Of course, her karmic vindication is I have been elected to be our company's bookkeeper.
Yesterday I had an appointment to get everything set up. The accountant told me to "be ready to sit here for a couple hours." I was going to get a total immersion course in Quickbooks Pro, and it was going to take some time.
I blocked out 2 hours in my schedule.
Can you say, 4 hours? After the third hour I was just calculating in my head how much I would owe her for this session. She gets $60 an hour for this training service, which is pretty reasonable.
Then I started thinking, that's a dollar a minute. Oh, God. There goes another dollar. Wow, I wonder if she'll be done 9 dollars from now.
Soon everything she said lost all meaning. All I heard was "Then you want to select the feature in the drop-down menu dollar dollar, dollar-dollars dollar dollar dollar."

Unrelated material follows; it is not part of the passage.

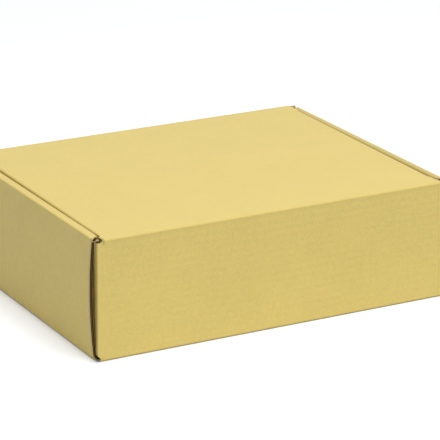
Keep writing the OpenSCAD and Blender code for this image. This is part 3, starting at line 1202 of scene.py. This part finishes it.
@dataclass(frozen=True)
class Studio:
    """Pale floor, soft light and the camera of the photograph. Lengths are in metres."""

    azimuth: float = -28.245
    elevation: float = 18.567
    distance: float = 2.2548
    target: tuple[float, float, float] = (0.0163, 0.0, 0.0522)
    lens: float = 214.2
    sensor: float = 36.0
    near: float = 0.05
    far: float = 100.0
    floor_reach: float = 30.0
    floor_drop: float = 0.2 * MM
    sky: float = 0.345
    key: Lamp = Lamp("key", (0.0, -0.95, 2.02), 33.3, 1.3)
    back: Lamp = Lamp("back", (0.8, 1.6, 0.85), 2.0, 1.2)

    def floor(self) -> None:
        """Lays the floor, which is no part of the box."""
        mesh = bpy.data.meshes.new("floor")
        reach = self.floor_reach
        rim = ((-reach, -reach), (reach, -reach), (reach, reach), (-reach, reach))
        mesh.from_pydata([(x, y, -self.floor_drop) for x, y in rim], [], [(0, 1, 2, 3)])
        mesh.materials.append(FloorFinish().build())
        floor = placed("floor", mesh)

    def light(self) -> None:
        """Sets the world and hangs the two soft lamps."""
        world = bpy.data.worlds.new("studio")
        bpy.context.scene.world = world
        world.use_nodes = True
        world.node_tree.nodes.clear()
        make = NodeMaker(world.node_tree)
        strength = self.sky + direct_view(make) * (1 - self.sky)
        back = make.node("ShaderNodeBackground", {}, {"Color": (1, 1, 1, 1), "Strength": strength})
        make.node("ShaderNodeOutputWorld", {}, {"Surface": back["Background"]})
        for lamp in (self.key, self.back):
            data = bpy.data.lights.new(lamp.name, "AREA")
            data.energy = lamp.power
            data.size = lamp.side
            hung = placed(lamp.name, data)
            hung.location = lamp.place
            ray = Vector(self.target) - Vector(lamp.place)
            hung.rotation_euler = ray.to_track_quat("-Z", "Y").to_euler()

    def camera(self) -> None:
        """Sets up the camera at the photograph's viewing angle."""
        data = bpy.data.cameras.new("camera")
        data.lens = self.lens
        data.sensor_width = self.sensor
        data.clip_start, data.clip_end = self.near, self.far
        camera = placed("camera", data)
        a, e = math.radians(self.azimuth), math.radians(self.elevation)
        back = Vector((math.sin(a) * math.cos(e), -math.cos(a) * math.cos(e), math.sin(e)))
        camera.location = Vector(self.target) + back * self.distance
        camera.rotation_euler = (-back).to_track_quat("-Z", "Y").to_euler()
        bpy.context.scene.camera = camera


def clear_startup() -> None:
    """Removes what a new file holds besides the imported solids."""
    kept = set(frame["nodes"].values()) | set(frame["bodies"].values())
    for thing in [o for o in bpy.data.objects if o not in kept]:
        bpy.data.objects.remove(thing)


def main() -> None:
    """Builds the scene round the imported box."""
    logging.basicConfig(level=logging.INFO, format="%(name)s: %(message)s")
    clear_startup()
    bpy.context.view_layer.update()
    bpy.context.scene.view_settings.view_transform = "Standard"
    kraft = KraftFinish().build()
    cuts = tuple(finish.build() for finish in CUT_FINISHES)
    SheetBoard().dress(kraft)
    tree = EdgeTree()
    for piece in (TrayEdges(cuts, tree).build(), LidEdges(cuts, tree).build(), HingeBand(kraft).build()):
        LOG.info("built %s with %d faces", piece.name, len(piece.data.polygons))
    studio = Studio()
    studio.floor()
    studio.light()
    studio.camera()


if __name__ == "__main__":
    main()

As I stumbled into the parking lot, sorely in need of a sandwich and a nap, I felt like I had just been abducted by aliens: a little disoriented and time was elastic.
We have another appointment next week, and before I go I think I'm going to send a note to Amnesty International apprising them of my location in case I turn up missing.
*This time it was Maddy. She ate something in the back yard that gave her gas so loud I at first thought a 1988 Volvo sedan was outside our house with a flooded engine. She was drooling and puking, just enough to where the vet said, "Yeah, bring her in." Nothing on the X-Rays. She's fine now. I guess she thought we just had $162 too much in our checking account this week. Good dog.